Our unit has been moving for what seemed to me like hours on end. (Actual time 10 minutes. A miscalculation commonly made by couch potatoes such as myself who idea of a strenuous and challenging workout is having to change TV channels manually when the remote is in a fritz) Stopping on occasion to re-orient ourselves within the overwhelming darkness around us. The squad leader flashes a hand signal, instantly five men formed a semi circle around him, their rifles all pointing to assigned angles. I quickly followed suit.
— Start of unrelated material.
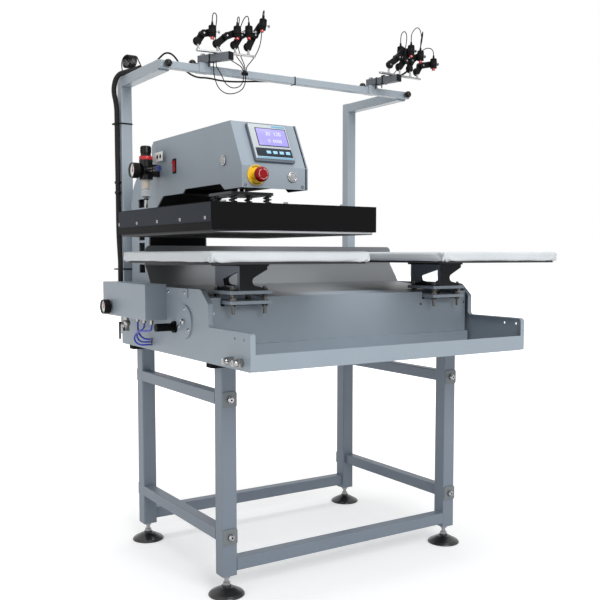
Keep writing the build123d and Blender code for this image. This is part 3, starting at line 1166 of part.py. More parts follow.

A faint red light illuminated the map on our squad leader's hand.

"According to this we're pretty close to the Opfor (Opposition Force) base, It's right above a ridge 20 meters north................" . He paused suddenly, and as if on cue he and the rest of our unit laid chess flat on the ground quickly but quietly.

I of course had no such agility. I slowly lowered myself unto the ground next to a fallen tree. Dusting the ground as I went, making sure there were no uninvited crawling thingies getting into my trousers. Footsteps could be heard making their way towards our position. The darkness, made worst by the thick forest canopy made it almost impossible to see beyond 20 paces, but the sound were unmistakably human even to cherry like me.

The unit's point man affectionately called wakko, pulled something over his eyes a bulky contraption that resembled a small VCR recorder. "Night Optics" I said to myself......Cool. I heard Wakko key the knob of his IR imaging scope. To him, the impenetrable darkness is pierced by almost inaudible whine as the optics kicked in and the forest is bathed in a green hue

"I see you, bastards!" He whispered under his breath.

"Confirm, inbound, three hostile', 30 yards and closing fast" and points his finger northwards as if trying touch the would be enemy.

By now our eyes have very much adjusted to the gloom but still the three figures were no more than just vaguely shaped shadows moving cautiously thru the undergrowth, totally unaware of our presence. We made no sound, nor movement.

At that moment, It was like all my senses suddenly shifted into hyperdrive. I could hear my heart pumping blood into my veins thump thump, thump, thump, it was almost deafening. The enemy were so close I could just stretch out my arm and grab one of them by the leg, but I felt no such urge knowing all too well that what I do at this moment may very well determine whether we all live thru this one or come home zipped in a body bag.

I could see the other men of our unit now sprawled in a half-crooked line flanking the enemy. I was too busy trying to squeeze my 5'8'' frame into a 3 foot hole in the ground to have notice how they managed that so fast yet without making the slightest sound. I slowly thumb the fire selector switch of my M4 rifle off safety and into full automatic just as the guys had taught me.

"Two clicks down", I said to myself "is full auto fire", or was it two clicks up.

It was one of those oh shit moments when you get that gut feeling that the shit was about to hit the fan and you still got your pants down. The wait seemed like an eternity, that there was probably the longest 20 seconds of my life, it took them forever to walk right pass us.

Then without warning, all hell broke loose! The poor saps didn't know what hit them. They had their backs towards us, when the first burst of fire came from our squad leader's M4 carbine rifle, hitting the enemy patrol's slack man with double tap to the chest area.

The rest of the men opened up on the remaining two tangos, almost in unison, in a symphony of death. Bullets zinging pass overhead ricocheting on the dead tree trunk I was using for cover. The enemy patrol tried to return fire, firing blindly in desperation into the darkness that has come to claim them. It seemed like chaos at that time, but in retrospect it was in fact a well-laid ambush as if thoroughly rehearsed.

I managed to squeeze of several shots of my own. It was a pleasant surprise to find out that I had in fact correctly switched my rifle to full auto mode. My M4 chattered away in a deadly staccato spewing white death at the enemy. (Or at least I knew I was trying to aim at the enemy, I was pumped with so much adrenaline that I soon found my trigger finger still stuck to the trigger even after my magazine was entirely spent.) But the other men where not as random, their fire was controlled and precise, for it was over as quickly as it began.

Cries rang out of the chaos "Hit!, Hit, Hit, Hit na!", "stop firing", ......."Dead man coming out".........."Damn it! Hit na nga eh...........When the gun fire finally died down and the proverbial dust settled, It was then that the reality of things dawned on me ........I forgot it was just an AIRSOFT game.